4 - Uma palavra sobre a violência doméstica: Cresce número de filhos que batem nos pais.
Como ler este sintoma, o da des-autorização dos pais? Será que as alterações legais que têm existido nos últimos anos conjuntamente com as práticas psicopedagógicas (diga-se que uma grande parte delas muito pouco lúcidas) que se procuram instituir tem algum contributo?

Parece-me, sem dúvida, que a psicopedagogia é o substituto da autoridade parental, é o saber do qual os pais se socorrem na educação dos filhos perante a confirmação da impotência da sua autoridade. Lacan nos 60 e 70 já fazia a leitura do impacte na contemporaneidade do que ele designou o declínio da função paterna. No programa "Portugal: Um retrato Social" do António Barreto na RTP1, pude assistir a qualquer coisa dessa ordem: os pais às 5h da manhã à espera que os seus filhos de 14 e 15 anos saissem das discotecas.
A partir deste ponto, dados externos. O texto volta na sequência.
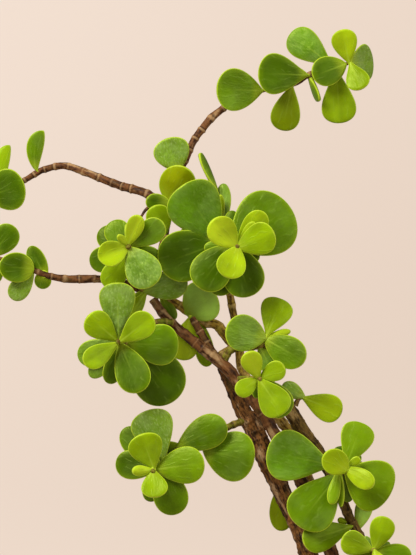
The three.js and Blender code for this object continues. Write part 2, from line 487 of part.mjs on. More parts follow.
function potSolid() {
  const rimFoot = POT_HEIGHT - RIM_HEIGHT;
  const inside = (height) => outerRadius(height) - WALL;
  let pot = solidOf(lathe([
    [0, 0],
    [POT_FOOT_RADIUS - EDGE, 0],
    [outerRadius(EDGE), EDGE],
    [outerRadius(rimFoot), rimFoot],
    [RIM_RADIUS - EDGE / 2, rimFoot],
    [RIM_RADIUS, rimFoot + EDGE],
    [RIM_RADIUS, POT_HEIGHT - EDGE],
    [RIM_RADIUS - EDGE, POT_HEIGHT],
    [inside(POT_HEIGHT) + EDGE, POT_HEIGHT],
    [inside(POT_HEIGHT), POT_HEIGHT - EDGE],
    [inside(FLOOR), FLOOR],
    [0, FLOOR],
  ], POT_SIDES));
  for (let i = 0; i < DRAIN_COUNT; i += 1) {
    const turn = (i / DRAIN_COUNT) * 2 * Math.PI + Math.PI / 2;
    const hole = new THREE.CylinderGeometry(DRAIN_RADIUS, DRAIN_RADIUS, 4 * FLOOR, DRAIN_SIDES);
    hole.rotateX(Math.PI / 2);
    hole.translate(DRAIN_CIRCLE * Math.cos(turn), DRAIN_CIRCLE * Math.sin(turn), 0);
    pot = pot.subtract(solidOf(hole));
  }
  return pot;
}

function soilSolid(stems) {
  const side = (height) => outerRadius(height) - WALL - GAP;
  const foot = FLOOR + GAP;
  const profile = [[0, foot], [side(foot), foot], [side(SOIL_TOP), SOIL_TOP]];
  for (let i = 1; i <= SOIL_RINGS; i += 1) {
    const reach = 1 - i / SOIL_RINGS;
    profile.push([side(SOIL_TOP) * reach, SOIL_TOP + SOIL_CROWN * (1 - reach ** 2)]);
  }
  return stems.reduce((soil, stem) => soil.subtract(stem), solidOf(lathe(profile, POT_SIDES)));
}

// ---------------------------------------------------------------- assembly

const unite = (solids) => solids.reduce((sum, solid) => sum.add(solid));

function leafyStem(stems, leaves) {
  return unite([...stems.map((points) => stemSolid(points)), ...leaves.map(leafSolid)]);
}

// Every branch and spray is cut clear of the woody pieces that carry it
const sideStems = [STEM_MIDDLE_SIDE, STEM_REAR_SIDE, STEM_REAR_LINK];
const woody = [STEM_LEFT, STEM_MIDDLE, STEM_RIGHT, STEM_REAR, ...sideStems];
const carriers = unite(woody.map((points) => stemSolid(points, GAP)));
const topBranch = unite([carriers, stemSolid(BRANCH_TOP, GAP)]);
const leftBranches = unite([topBranch, stemSolid(BRANCH_LOWER_LEFT, GAP)]);

const stems = {
  stem_left: leafyStem([STEM_LEFT], STEM_LEFT_LEAVES),
  stem_middle: leafyStem([STEM_MIDDLE, STEM_MIDDLE_SIDE], STEM_MIDDLE_LEAVES),
  stem_right: leafyStem([STEM_RIGHT, STEM_RIGHT_TWIG], STEM_RIGHT_LEAVES),
  stem_rear: leafyStem([STEM_REAR, STEM_REAR_SIDE, STEM_REAR_LINK], STEM_REAR_LEAVES),
};
const sprays = {
  branch_top: [[BRANCH_TOP, BRANCH_TOP_TWIG], BRANCH_TOP_LEAVES, carriers],
  branch_upper_left: [[BRANCH_UPPER_LEFT], BRANCH_UPPER_LEFT_LEAVES, topBranch],
  branch_lower_left: [[BRANCH_LOWER_LEFT], BRANCH_LOWER_LEFT_LEAVES, topBranch],
  rosette_centre: [[CENTRE_STEM, CENTRE_TWIG], CENTRE_LEAVES, topBranch],
  rosette_upper_left: [[UPPER_LEFT_STEM], UPPER_LEFT_LEAVES, leftBranches],
  rosette_left: [[LEFT_STEM], LEFT_LEAVES, topBranch],
  rosette_lower_left: [[LOWER_LEFT_STEM, LOWER_LEFT_TWIG], LOWER_LEFT_LEAVES, topBranch],
  rosette_upper_right: [[UPPER_RIGHT_STEM, UPPER_RIGHT_STUB], UPPER_RIGHT_LEAVES, topBranch],
  rosette_middle_right: [[MIDDLE_RIGHT_STEM], MIDDLE_RIGHT_LEAVES, topBranch],
  rosette_right: [[RIGHT_STEM, RIGHT_TWIG], RIGHT_LEAVES, topBranch],
  rosette_lower_right: [[LOWER_RIGHT_STEM], LOWER_RIGHT_LEAVES, topBranch],
  spray_low_right: [[LOW_RIGHT_STEM], LOW_RIGHT_LEAVES, topBranch],
  spray_low_left: [[LOW_LEFT_STEM], LOW_LEFT_LEAVES, topBranch],
  spray_low_rear: [[LOW_REAR_STEM], LOW_REAR_LEAVES, topBranch],
};

const plant = new THREE.Group();
plant.add(meshOf("pot", potSolid(), CLAY));
plant.add(meshOf("soil", soilSolid(woody.map((points) => stemSolid(points, GAP))), EARTH));
for (const [name, solid] of Object.entries(stems)) {
  plant.add(meshOf(name, largestBody(solid), BARK));
}
for (const [name, [bare, leaves, carrier]] of Object.entries(sprays)) {
  const solid = leafyStem(bare, leaves).subtract(carrier);
  plant.add(meshOf(name, largestBody(solid), LEAF));
}

export default plant;
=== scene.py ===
import math
import random

import bmesh
import bpy
from mathutils import Matrix, Vector, noise


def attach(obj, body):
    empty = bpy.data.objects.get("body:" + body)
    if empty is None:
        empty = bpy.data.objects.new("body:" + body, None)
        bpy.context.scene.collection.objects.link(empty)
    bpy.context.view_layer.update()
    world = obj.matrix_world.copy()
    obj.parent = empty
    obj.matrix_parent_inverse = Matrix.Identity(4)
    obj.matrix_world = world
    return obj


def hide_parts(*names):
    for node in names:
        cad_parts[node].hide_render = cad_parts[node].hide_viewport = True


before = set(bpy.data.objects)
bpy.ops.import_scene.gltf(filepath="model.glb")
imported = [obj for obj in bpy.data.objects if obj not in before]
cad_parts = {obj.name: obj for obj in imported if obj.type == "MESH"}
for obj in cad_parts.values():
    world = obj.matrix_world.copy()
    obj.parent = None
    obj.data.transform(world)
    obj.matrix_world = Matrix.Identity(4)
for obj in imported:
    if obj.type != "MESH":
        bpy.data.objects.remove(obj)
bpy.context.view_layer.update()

MM = 0.001
NOTHING = 1e-6
FRONT = Vector((0, -1, 0))

# Camera, in metres: level, far off, and looking at the crown from the front
VIEW_CENTRE = Vector((-66.8, 0, 246)) * MM
VIEW_HEIGHT = 222 * MM
VIEW_DISTANCE = 3.0
VIEW_END = 30
SENSOR = 36

# Studio, in metres: a floor that sweeps up into a wall all round
FLOOR_RADIUS = 6.0
SWEEP = 3.0
SWEEP_STEPS = 16
WALL_TOP = 5.0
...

É um fenómeno novo, interessante e bastante ilustrativo do desamparo (hilflosigkeit) dos pais face à educação dos filhos, até porque é sobre as gerações mais novas que os imperativos da sociedade de consumo parecem ter mais sucesso.

5 - Novo género de videojogos dedica-se à saúde mental: Um grupo de produtores de jogos estão a desenvolver um novo género, que, segundo alegam, ajuda a melhorar a auto-estima e a saúde mental dos utilizadores. O canadiano Mark Baldwin, professor de psicologia na McGill University espera que o jogo faça com que as pessoas «se sintam bem com elas próprias». O videojogo, criado com base em pesquisas sobre psicologia social, pretende que os jogadores seleccionem um rosto sorridente e aprovador por entre um conjunto de outras caretas, tentando condicioná-los a procurar a aceitação e ignorar a rejeição.
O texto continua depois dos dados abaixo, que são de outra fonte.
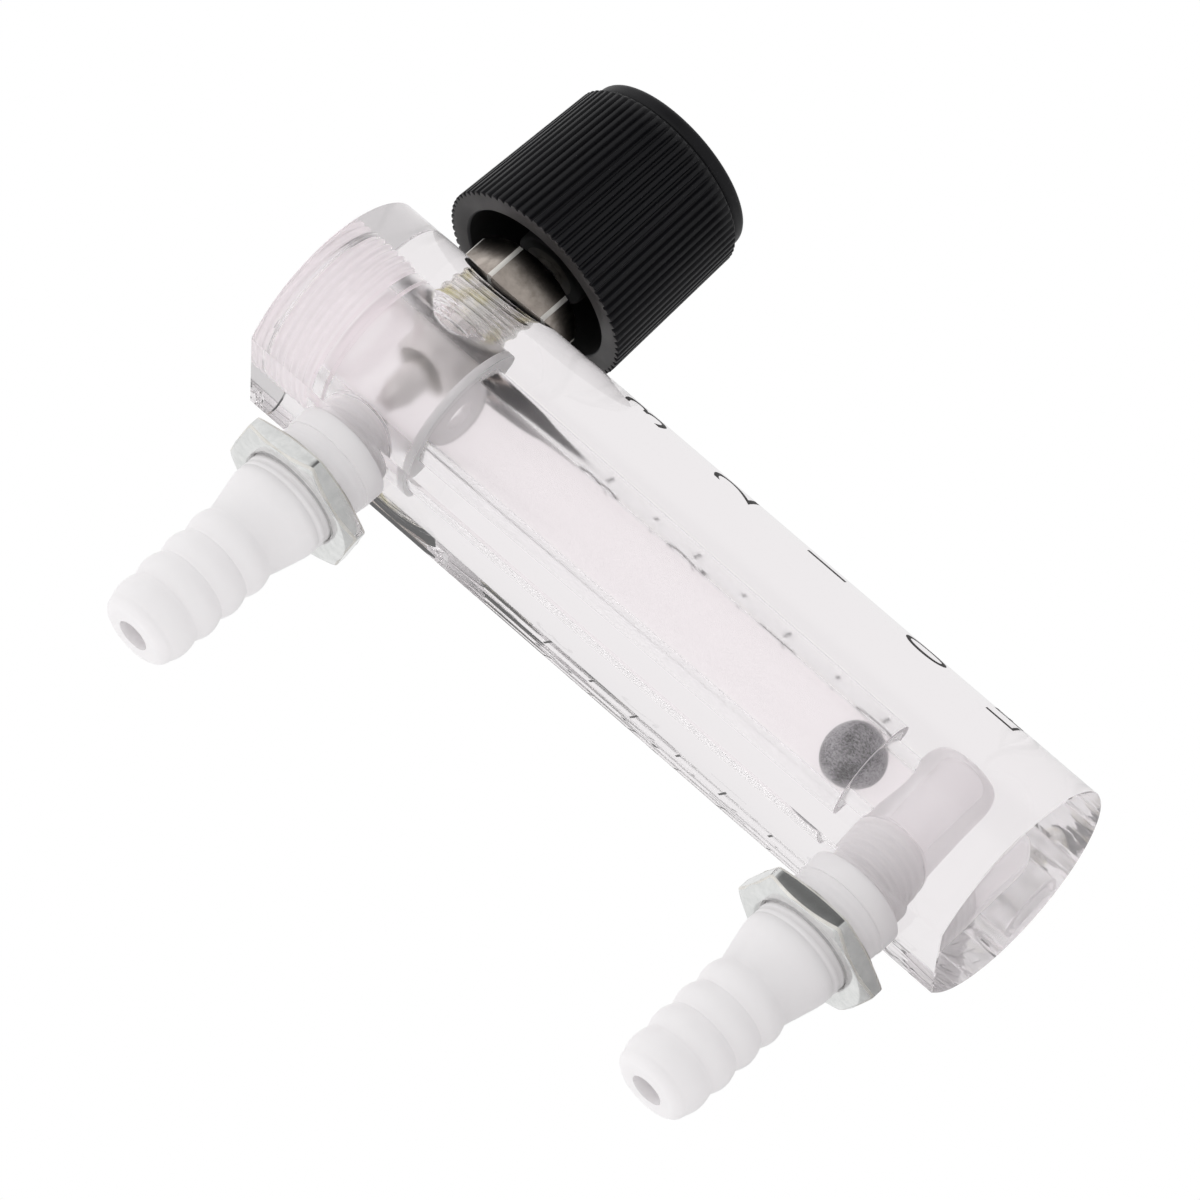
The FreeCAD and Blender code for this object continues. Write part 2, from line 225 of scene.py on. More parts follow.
def speckled(name, dark, light, roughness):
    """A worn ball: dark, with a fine pale bloom in patches."""
    material, tree, shader = newMaterial(name)
    setSockets(shader, {"Roughness": roughness, "Specular IOR Level": 0.3})
    point = objectPoint(tree)
    patches = noise(tree, point, 300.0, 2.0)
    grains = noise(tree, objectPoint(tree, (6000, 6000, 3000)), 1.0, 3.0, 0.6)
    both = addNode(tree, "ShaderNodeMath", operation="MULTIPLY")
    link(tree, patches, both.inputs[0])
    link(tree, grains, both.inputs[1])
    colour = ramp(tree, both.outputs["Value"], [(0.15, dark), (0.34, light)])
    link(tree, colour, shader.inputs["Base Color"])
    return material


acrylicLook = {"tint": (0.985, 0.952, 0.964, 1), "ior": 1.49, "shadow": (0.985, 0.98, 0.983, 1),
               "frost": (0.97, 0.95, 0.96, 1), "ringScale": (60, 60, 2600)}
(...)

Não deixa de ser tentador confrontar esta tese com uma outra: segundo Ralf Thalemann, do Instituto de Medicina Psicológica da Universidade Charité de Berlim, no V Fórum Europeu de Investigadores de Neurociência, afirma que os videojogos criam dependência e actuam sobre o cérebro da mesma maneira que o álcool ou a cannabis.

Deste confronto coloco-me uma questão: serão esses videojogos dedicados à saúde mental uma metáfora do colete farmacológico?

O que me leva a uma outra questão: não farão parte das disciplinas do corpo, dos objectivos da actual estrutura de dominação que é o discurso do capitalismo, um grande conjunto de saberes e práticas provenientes da psicologia, da psiquiatria e das neurociências, na medida em que, actualmente, são práticas que concorrem para a domesticação do sujeito sob a dissimuladora designação de 're-educação emocional/afectiva', práticas legitimadas sob a alçada de interesses obscuros de dominação social?


6 - Segundo uma pesquisa do grupo Gartner, No ano de 2010, 70% da população nas nações desenvolvidas passará 10 vezes mais tempo por dia a interagir com pessoas no mundo virtual do que no mundo físico.

Face às dificuldades que se tem em domesticar o Real, recalcitrante por natureza, talvez as possibilidades de sucesso de uma estrutura de dominação sejam superiores num mundo virtual à similar Matrix dos irmãos Wachowski. Com um bocado de sorte, talvez possamos ser acompanhados pelos nossos cães.